Who benefits most from this workflow
This works especially well if you are:
- A solo creator posting several times a week
- A coach, consultant, or educator making talking-head videos
- A product-based creator showing demos or tutorials
- A freelance editor handling repeat client formats
If every video you make is wildly cinematic and one-off, a rigid template may not help much. But for social content, repeatability is usually your friend.
At a Glance: Comparison
| Feature/Aspect | Details | Verdict |
|---|---|---|
| Speed | A saved 5-scene structure removes repeated setup work like captions, intro cards, timing, and CTA formatting. | Big time-saver for regular posting |
| Consistency | Keeps your Reels and TikToks visually similar without forcing identical content. | Excellent for brand recognition |
| Creative Flexibility | You can still swap footage, pacing, B-roll, and text.
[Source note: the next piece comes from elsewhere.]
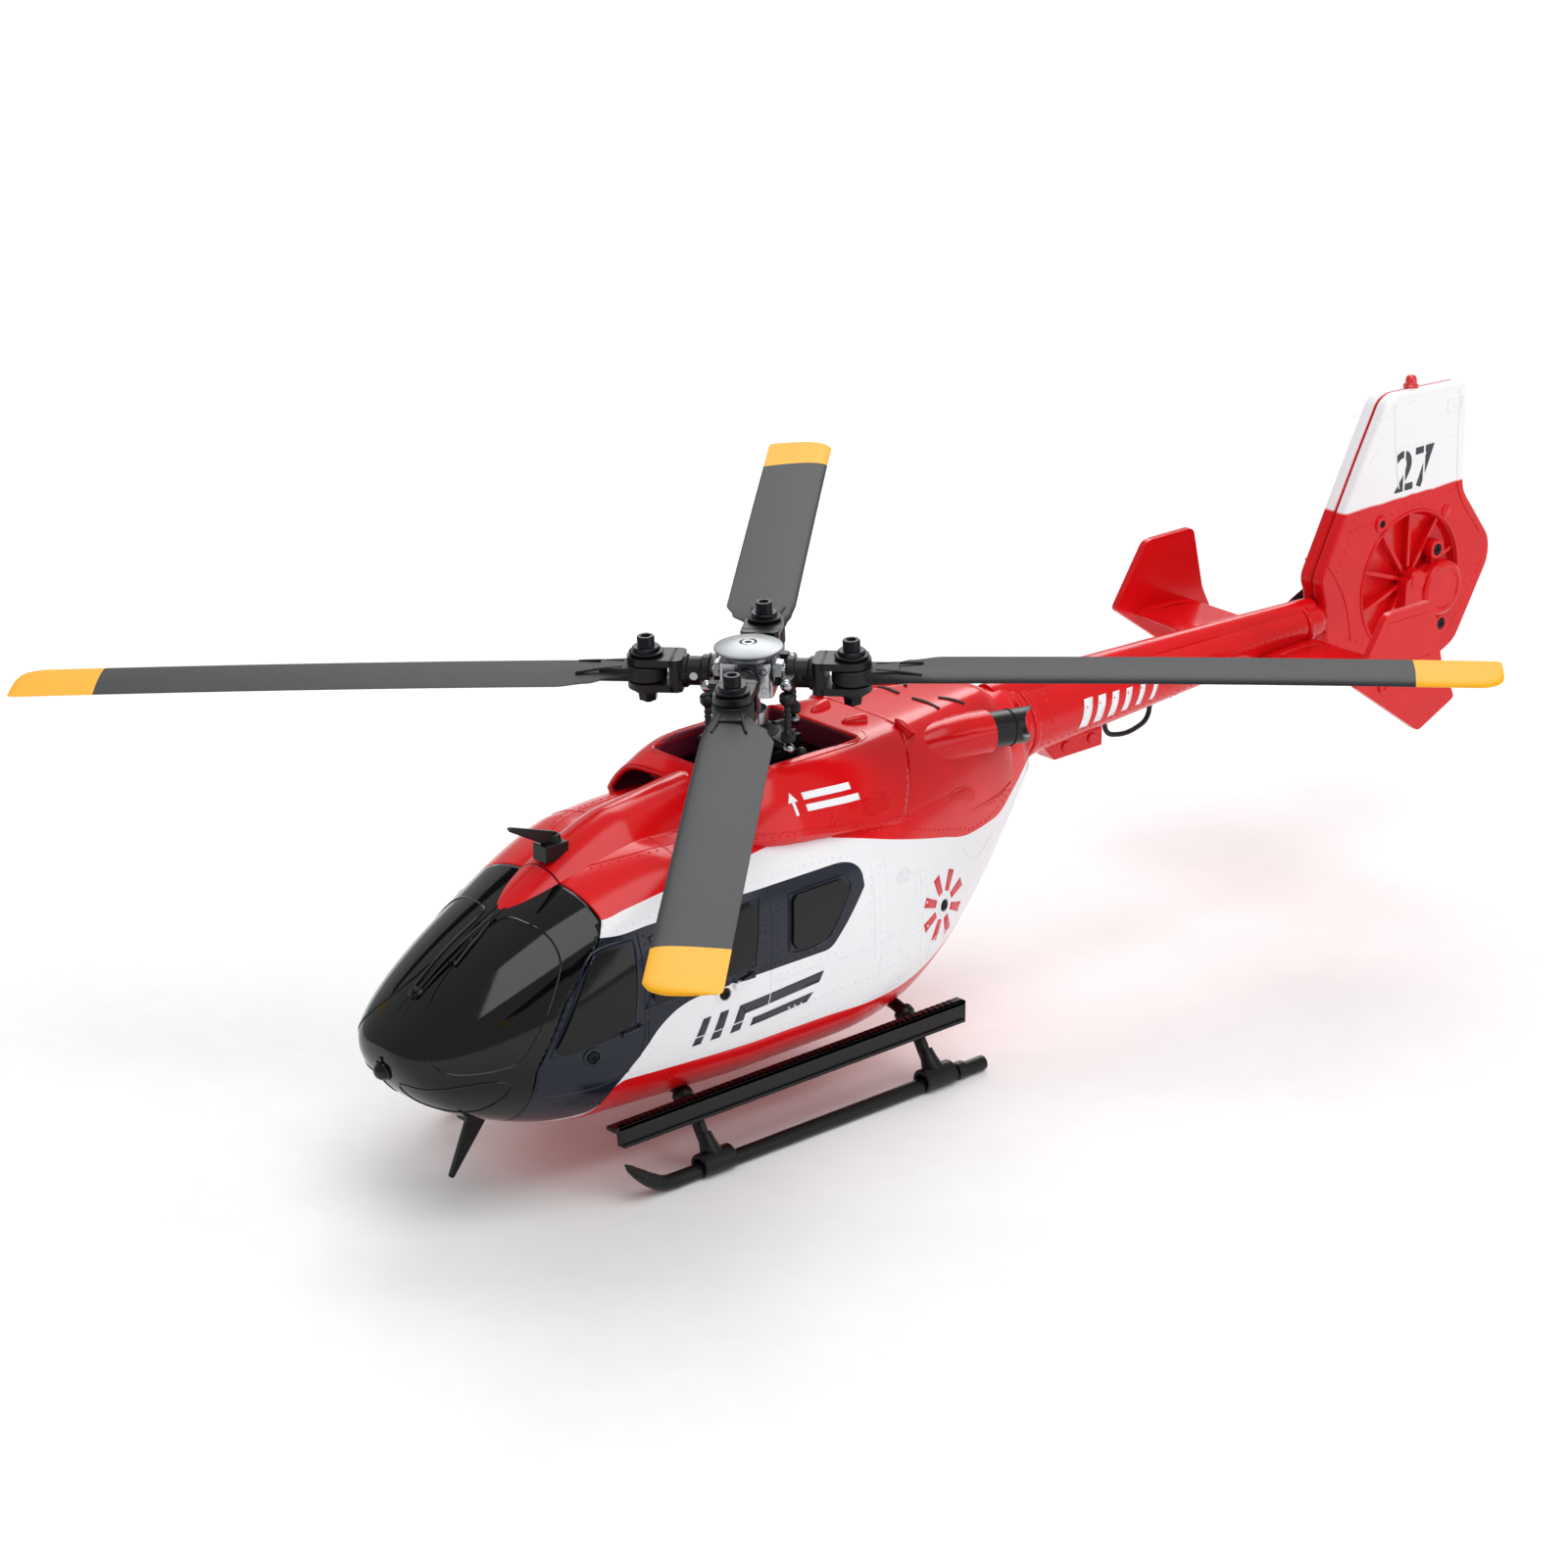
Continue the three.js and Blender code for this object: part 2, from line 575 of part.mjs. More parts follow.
function runningBoard(side) {
  const x = side * boardHalf;
  const web = plate([[boardFront, boardTop], [boardFront + 0.4, boardTop - boardHeight + 1.2],
    [boardFront + 1.8, boardTop - boardHeight], [boardRear, boardTop - boardHeight], [boardRear, boardTop]],
  x - 0.5, x + 0.5);
  const lip = side > 0
    ? block(x - 2, x + 0.5, boardFront - 1, boardRear, boardTop - 0.8, boardTop)
    : block(x - 0.5, x + 2, boardFront - 1, boardRear, boardTop - 0.8, boardTop);
  const notches = Object.values(strutYs).map((y) => crossTubePath(y, gap));
  return cut(join(web, lip), ...notches);
}

function crossTube(y) {
  const collars = [-1, 1].map((s) => cut(
    rod([s * skidHalf, y - 4, tubeZ], [s * skidHalf, y + 4, tubeZ], tubeR + gap + 0.6, tubeR + gap + 0.6, 16),
    rod([s * skidHalf, y - 5, tubeZ], [s * skidHalf, y + 5, tubeZ], tubeR + gap, tubeR + gap, 16),
    block(-far, far, -far, far, -far, tubeZ)));
  return join(crossTubePath(y, 0), ...collars);
}

// ---------- rotor head, in the mast's own frame: blade plane at z = 0 ----------
function hub() {
  const core = turned([[0, -4.6], [3.4, -4.6], [3.4, 4.3], [0, 4.3]]);
  const half = hubWidth / 2;
  const body = block(-half, half, -half, half, -hubHeight / 2, hubHeight / 2)
    .intersect(turned([[0, -4], [half * 1.22, -4], [half * 1.22, 4], [0, 4]]));
  const arms = Array.from({ length: bladeCount }, (_, i) => {
    const turn = (i * 360) / bladeCount;
    return join(rod([2, 0, 0], [12.4, 0, 0], spindleR, spindleR, 10), rod([5, 0, 0], [gripInner - gap, 0, 0], 2.6, 2.6, 6))
      .rotate([0, 0, turn]);
  });
  const bore = rod([0, 0, -6], [0, 0, 1 + gap], mastR + gap, mastR + gap, 12);
  return cut(join(core, body, ...arms), bore);
}

function hubCap() {
  const z = 4.3 + gap;
  const disc = turned([[0, z], [capR - 1, z], [capR, z + 0.5], [capR - 0.2, z + 0.9], [2, z + 1.7], [0, z + 1.7]], 24);
  return cut(disc, rod([0, 0, z + 0.7], [0, 0, z + 3], 1.3, 1.3, 6));
}

function grip() {
  const barrel = rod([gripInner, 0, 0], [13.4, 0, 0], gripR, gripR, 14);
  const neck = block(12, 15, -3.8, 3.8, -forkHeight / 2, forkHeight / 2);
  const fork = join(block(14, boltR, -3.8, 3.8, -forkHeight / 2, forkHeight / 2),
    rod([boltR, 0, -forkHeight / 2], [boltR, 0, forkHeight / 2], 3.8, 3.8, 16));
  const arm = block(pitchBallOut - 1.1, pitchBallOut + 1.1, -pitchArm + 0.4, -1.5, -1.3, 1.1);
  const pitchBall = ball(pitchBallOut, -pitchArm, 0, ballR);
  const slot = block(15.2, 30, -6, 6, -rootThick / 2 - gap, rootThick / 2 + gap);
  const bore = rod([gripInner - 1, 0, 0], [12.4 + gap, 0, 0], spindleR + gap, spindleR + gap, 10);
  const pin = rod([boltR, 0, -6], [boltR, 0, 6], boltShank + gap, boltShank + gap, 10);
  return cut(join(barrel, neck, fork, arm, pitchBall), slot, bore, pin);
}

function bladeBolt() {
  const face = forkHeight / 2 + gap;
  return turned([[0, -6.4], [1.75, -6.4], [1.75, -face], [boltShank, -face], [boltShank, face], [3.4, face],
    [3.4, face + 0.5], [2.7, face + 0.9], [2.7, face + 1.4], [1.6, face + 1.4], [1.6, face + 2.5], [0, face + 2.5]], 10)
    .translate([boltR, 0, 0]);
}

// Rings of the blade along its length: x from the bolt, leading edge, trailing edge and thickness.
function blade() {
  const tip = rotorR - boltR;
  const lead = -0.35 * chord;
  const trail = lead + chord;
  const stations = [[3, -3.2, 3.2, rootThick], [6.5, -3.8, 4.6, 2.7], [11, -4.5, 7.4, 2.3], [17, lead, trail, bladeThick],
    [tip - 4, lead, trail, bladeThick], [tip - 1.2, lead + 1.6, trail, bladeThick * 0.8],
    [tip, lead + 4.6, trail - 0.4, bladeThick * 0.5]];
  const wing = skin(stations.map(([x, y0, y1, thick]) => Array.from({ length: 10 }, (_, i) => {
    const a = (2 * Math.PI * i) / 10;
    const y = (y0 + y1) / 2 - ((y1 - y0) / 2) * Math.cos(a);
    const sag = bladeDroop * (x / tip) ** 2;
    return [x, y, (thick / 2) * Math.sin(a) * (0.62 + 0.38 * Math.cos(a)) * 1.15 - sag];
  })));
  const eye = rod([0, 0, -rootThick / 2], [0, 0, rootThick / 2], 4, 4, 16);
  const neck = block(0, 7, -3, 3, -rootThick / 2 + 0.1, rootThick / 2 - 0.1);
  return cut(join(wing, eye, neck), rod([0, 0, -3], [0, 0, 3], boltShank + gap, boltShank + gap, 10));
}

const ringThick = 2;
const hornReach = Math.hypot(pitchBallOut, pitchArm);
const hornTurn = THREE.MathUtils.radToDeg(Math.atan2(-pitchArm, pitchBallOut));

// The rotating ring with a ball horn under each pitch arm.
function swashUpper() {
  const z = -swashDrop;
  const ring = turned([[0, z], [7, z], [7, z + ringThick], [0, z + ringThick]], 16);
  const horns = Array.from({ length: bladeCount }, (_, i) => {
    const turn = (i * 360) / bladeCount + hornTurn + THREE.MathUtils.radToDeg(firstArm);
    return join(rod([5, 0, z + ringThick / 2], [hornReach, 0, z + ringThick / 2], 0.8, 0.8, 6),
      ball(hornReach, 0, z + ringThick / 2, ballR)).rotate([0, 0, turn]);
  });
  return cut(join(ring, ...horns), rod([0, 0, z - 1], [0, 0, z + 4], mastR + gap, mastR + gap, 12));
}

const lowerTop = -swashDrop - gap;
const guideY = 9.6; // where the guide pin meets its slot, behind the mast

function swashLower() {
  const z1 = lowerTop;
  const z0 = z1 - 2.4;
  const ring = turned([[0, z0], [7.6, z0], [7.6, z1], [0, z1]], 16);
  const pin = rod([0, 6, z0 + 0.9], [0, guideY + 1.6, z0 + 0.9], 0.8, 0.8, 12);
  const posts = servos.map((s) => rod([Math.sign(s.x) * 6.4, s.y > 0 ? 2.6 : -2.6, z0 + 1.2],
    [Math.sign(s.x) * 9.4, s.y > 0 ? 4 : -4.4, z0 + 1.2], 0.8, 0.8, 10));
  return cut(join(ring, pin, ...posts), rod([0, 0, z0 - 2], [0, 0, z1 + 2], mastR + gap, mastR + gap, 12));
}

// The fork that stops the lower ring from turning. It stands on the frame's bridge.
function guideFork() {
  const top = lowerTop - 0.3 - 0.6;
  const prong = (s) => block(Math.min(s * 1.2, s * 2.4), Math.max(s * 1.2, s * 2.4), guideY - 1.2, guideY + 1.2, -30, top);
  return join(prong(1), prong(-1), block(-2.4, 2.4, guideY - 1.2, guideY + 1.2, -35.5, -26));
}

function pitchLink() {
  const low = -swashDrop + ringThick / 2 + ballR + gap;
  const high = -ballR - gap - 0.1;
  return join(rod([0, 0, low], [0, 0, high], 0.6, 0.6, 8), rod([0, 0, low], [0, 0, low + 1.6], 1.3, 1.3, 8),
    rod([0, 0, high - 1.6], [0, 0, high], 1.3, 1.3, 8));
}

function servoHorn(s) {
  const x = s.x + Math.sign(s.x) * (s.name === 'servo_front' ? -1 : 1) * (2.6 + gap);
  const out = Math.sign(x - s.x) * 1.2;
  const z = servoTop - 11.6;
  return join(rod([x, s.y, z], [x + out, s.y, z], 1.6, 1.6, 14),
    block(Math.min(x, x + out), Math.max(x, x + out), s.y - 0.9, s.y + pitchArm, z - 0.8, z + 0.8));
}

// ---------- assembly ----------
function airframe() {
  const group = new THREE.Group();
  const add = (...args) => group.add(toMesh(...args));
  const shells = fuselage();
  const { tip, front, rear } = cowls();
  add('fuselage_left', shells.left, colours.white, 0.25);
  add('fuselage_right', shells.right, colours.white, 0.25);
  add('nose_canopy', shells.nose, colours.gloss, 0.08);
  add('nose_sensor', noseSensor(), colours.gloss, 0.1);
  add('ridge_tip', tip, colours.red, 0.22);
  add('front_cowl', front, colours.red, 0.22);
  add('rear_cowl', rear, colours.red, 0.22);
  add('exhaust_left', exhaustPipe(1), colours.gloss, 0.25);
  add('exhaust_right', exhaustPipe(-1), colours.gloss, 0.25);
  add('upper_wire_cutter', upperCutter(), colours.matt);
  add('lower_wire_cutter', lowerCutter(), colours.matt);
  add('main_frame', mainFrame(), colours.matt);
  add('main_motor', mainMotor(), colours.motor, 0.35, 0.7);
  add('battery', battery(), colours.cell);
  add('flight_board', flightBoard(), colours.board);
  add('tail_boom', tailBoom(), colours.red, 0.2);
  add('boom_clamp', boomClamp(), colours.red, 0.3);
  add('handle_rail', handleRail(), colours.matt);
  add('fin_left', finHalfShell(1), colours.red, 0.3);
  add('fin_right', finHalfShell(-1), colours.red, 0.3);
  add('beacon', beacon(), colours.lamp, 0.1);
  add('tail_motor', tailMotor(), colours.motor, 0.4, 0.6);
  add('tail_motor_cover', tailMotorCover(), colours.red, 0.35);
  add('tail_rotor', tailRotor(), colours.matt, 0.5);
  add('cross_tube_front', crossTube(strutYs.front), colours.matt, 0.35);
  add('cross_tube_rear', crossTube(strutYs.rear), colours.matt, 0.35);
  [['left', 1], ['right', -1]].forEach(([side, s]) => {
    add(`stabiliser_${side}`, stabiliserHalf(s), colours.red, 0.3);
    add(`skid_tube_${side}`, skidTube(s), colours.matt, 0.35);
    add(`running_board_${side}`, runningBoard(s), colours.matt, 0.4);
  });
  servos.forEach((s) => {
    add(s.name, servoBody(s), colours.matt);
    add(s.name.replace('servo', 'servo_horn'), servoHorn(s), colours.white, 0.5);
  });
  return group;
}

function rotorHead() {
  const group = new THREE.Group();
  const add = (...args) => group.add(toMesh(...args));
  add('mast', rod([0, 0, -mastLength], [0, 0, 1], mastR, mastR, 20), colours.silver, 0.3, 0.9);
  add('hub', hub().rotate([0, 0, THREE.MathUtils.radToDeg(firstArm)]), colours.silver, 0.35, 0.9);
  add('hub_cap', hubCap(), colours.silver, 0.3, 0.9);
  add('swash_upper', swashUpper(), colours.matt, 0.45);
  add('swash_lower', swashLower(), colours.matt, 0.45);
  add('guide_fork', guideFork(), colours.matt, 0.4);
  for (let i = 0; i < bladeCount; i += 1) {
    const arm = new THREE.Group();
    arm.rotation.z = firstArm + (i * 2 * Math.PI) / bladeCount;
    const link = toMesh(`pitch_link_${i + 1}`, pitchLink(), colours.matt, 0.45);
    link.position.set(pitchBallOut, -pitchArm, 0);
    const wing = toMesh(`blade_${i + 1}`, blade(), colours.blade, 0.6);
    wing.position.x = boltR;
    wing.rotation.z = bladeLag;
    arm.add(toMesh(`grip_${i + 1}`, grip(), colours.matt, 0.45),
      toMesh(`blade_bolt_${i + 1}`, bladeBolt(), colours.matt, 0.35, 0.4), link, wing);
    group.add(arm);
  }
  group.position.z = hubZ;
  group.rotation.x = mastTilt;
  return group;
}

// The origin is on the ground, midway along the model.
const model = new THREE.Group();
model.add(airframe(), rotorHead());
model.updateMatrixWorld(true);
const box = new THREE.Box3().setFromObject(model, true);
model.position.y = -(box.min.y + box.max.y) / 2;

export default model;
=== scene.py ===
import json
import math

import bmesh
import bpy
from mathutils import Matrix, Vector
from mathutils.bvhtree import BVHTree


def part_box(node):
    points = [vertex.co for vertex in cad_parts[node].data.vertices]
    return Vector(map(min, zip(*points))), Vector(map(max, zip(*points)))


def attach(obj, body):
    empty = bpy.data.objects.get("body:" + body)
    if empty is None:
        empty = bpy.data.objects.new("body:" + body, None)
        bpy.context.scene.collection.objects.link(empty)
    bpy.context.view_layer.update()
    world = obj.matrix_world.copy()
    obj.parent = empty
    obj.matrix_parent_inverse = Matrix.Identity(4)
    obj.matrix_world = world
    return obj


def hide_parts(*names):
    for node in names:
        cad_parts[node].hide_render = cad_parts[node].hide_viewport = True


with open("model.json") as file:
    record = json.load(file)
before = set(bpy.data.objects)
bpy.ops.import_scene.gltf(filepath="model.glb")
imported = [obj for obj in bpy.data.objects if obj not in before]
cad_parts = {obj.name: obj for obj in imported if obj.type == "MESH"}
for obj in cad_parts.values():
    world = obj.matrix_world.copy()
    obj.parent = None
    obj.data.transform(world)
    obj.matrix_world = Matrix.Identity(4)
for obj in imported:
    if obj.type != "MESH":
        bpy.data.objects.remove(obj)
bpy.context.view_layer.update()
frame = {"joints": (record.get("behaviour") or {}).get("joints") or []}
joints = {joint["name"]: joint for joint in frame["joints"]}

# Everything is modelled in millimetres with the mast at y = 0, and moved to the frame at the end.
hubPoint = Vector(joints["main_rotor_spin"]["pos_m"]) * 1000
mastAxis = Vector(joints["main_rotor_spin"]["axis"])
mastTilt = math.atan2(-mastAxis.y, mastAxis.z)
mastY = hubPoint.y
toRow = Matrix.Scale(0.001, 4) @ Matrix.Translation((0, mastY, 0))
headFrame = Matrix.Translation((0, 0, hubPoint.z)) @ Matrix.Rotation(mastTilt, 4, "X")
arms = [math.atan2(joints[f"blade_pitch_{k}"]["axis"][1] / math.cos(mastTilt),
                   joints[f"blade_pitch_{k}"]["axis"][0])
        for k in (1, 2, 3, 4)]
bothSides = ((1, "left"), (-1, "right"))
highZ, down = 120, Vector((0, 0, -1))  # rays cast from above the model


def cadSpan(node):
    # a CAD node's box in millimetres, mast at y = 0
    low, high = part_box(node)
    shift = Vector((0, mastY, 0))
    return low * 1000 - shift, high * 1000 - shift


def srgb(code):
    parts = [int(code[i:i + 2], 16) / 255 for i in (1, 3, 5)]
    return tuple(p / 12.92 if p <= 0.04045 else ((p + 0.055) / 1.055) ** 2.4 for p in parts) + (1,)


def addNode(tree, kind, settings=None, links=None):
    node = tree.nodes.new(kind)
    for key, value in (settings or {}).items():
        if isinstance(key, str) and hasattr(node, key):
            setattr(node, key, value)
        else:
            node.inputs[key].default_value = value
    for key, socket in (links or {}).items():
        tree.links.new(socket, node.inputs[key])
    return node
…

The template only handles the repeated framework. | Best when used as a guide, not a cage |
Conclusion
If your short-form editing process feels chaotic, that does not mean you need more software. It usually means you need fewer decisions. Across creator forums in the last 24 hours, the most shared advice from full-time editors is not “grab another AI tool” but “standardize your workflow.” Social-first editors like Instagram Edits, VN, Descript and CapCut alternatives are all pushing presets, sequences and layout templates because they quietly cut hours from each project while keeping quality consistent. Build your repeatable 5-scene structure once. Save it in the editor you already use. Then let every new Reel start with a strong backbone instead of a blank screen. You will publish faster, burn out less, and your baseline quality will rise without adding more chaos to your day.